Posted on 06/20/2002 2:43:45 PM PDT by mhking
The US Copyright Office has just issued their new ruling on the copyright fees internet broadcasters wil be forced to pay. Though the fees for web-only broadcasters have been cut in half to match those of broadcast stations, some webcasters will be forced out of business by the fees which will have to be paid retroactively to 1998. No word from the RIAA, but one has to imagine that Hilary Rosen and her crew are applauding the death of yet another competing medium. Additional details are due later on with the release of a late edition of today's Radio & Internet Newsletter.
"The Librarian is required to accept the CARPs determination unless he concludes that the determination is arbitrary or contrary to the applicable provisions of the copyright law. When aspects of the CARPs determination are found to be arbitrary or contrary to law, the Librarian may substitute his own judgment for that of the CARP, but he will still give deference to those aspects of the CARPs determination which were not arbitrary or contrary to law.
"Applying those principles, the Librarian accepted the CARPs conclusion that the RIAA/Yahoo! agreement represented the best evidence of what rates would have been negotiated in the marketplace between a willing buyer and a willing seller for a license to engage in webcasting of radio retransmissions and Internet-only transmissions...."
"However, the Librarian concluded that the CARP misinterpreted some aspects of the RIAA/Yahoo! agreement. One of the most significant errors by the CARP was its conclusion that the parties must have agreed that radio retransmissions have a tremendous positive promotional impact on sales of phonorecords an impact that it did not find Internet-only transmissions have and that this promotional impact explained the decision of RIAA and Yahoo! to set a higher rate for Internet-only transmissions."In fact, both the broadcasters (who benefitted from the CARPs conclusion regarding promotional value) and RIAA agree that there was no evidence in the record to support the conclusion that RIAA and Yahoo! considered and made adjustments for promotional value for radio retransmissions. The Librarian agreed with the Register of Copyrights that the CARPs conclusion about promotional value was arbitrary and was not supported by the evidence in the record, which provided no basis for concluding that radio retransmissions provide a promotional value that Internet-only transmissions do not provide..."
Additionally, if there is a webcast to a 'repeater' and people tune into the repeater, they only need to collect .0007 cents per performance no matter how many people tune into the repeater. Therefore, commercials are very likely to be able to support it.
As a hobbyist looking at launching my own server, I'm watching the analysis play out on this very closely. For most who do this as a hobby, we have no extra money to pay Hilary Rosen and her cronies just because she says so. If it comes to that, I'll locate a server in Canada or something.
24 hours a day * 60 minutes = 1440 minutes.
Assume no commericials and no announcements, and that each song is 3 minutes long.
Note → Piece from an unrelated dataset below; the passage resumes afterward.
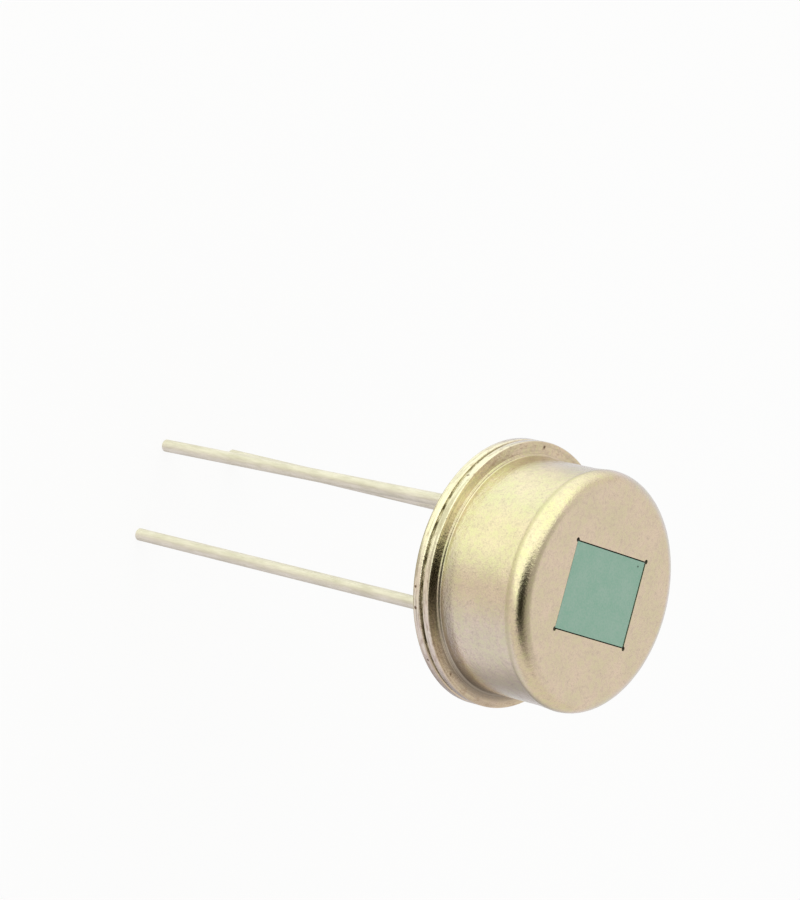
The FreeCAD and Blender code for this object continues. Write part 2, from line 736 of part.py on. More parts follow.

1440 / 3 minutes per song = 480 songs.
480 * $0.0007 = $0.336 per day.
The cost would range from $9.41 to $10.39 a month.
This is certainly a nominal cost.
what private school did you attend? ... or was it home school?
They say this cost is similar to broadcast listeners, and there is no way to reliably know how many broadcast listeners there are. Therefore I assume (perhaps erroneously) that this is per broadcast and not per broadcast, per listener.
Unless I am mistaken about the particulars, I don't think so. Of course, this is retro to '98, so that is 4 years * about $120 a year, or $480 ... so for SUPER low budget webcasters, yeah, it could snuff them.
There will be a lot of pirate and bootlegging going on. This is pretty bad and will shut down internet radio outright.
When legislation kills technology, look for extreme rebellion.
F***ing RIAA. I will now make it point to boot as many songs as possible. I cannot remember when I last purchased a industry CD.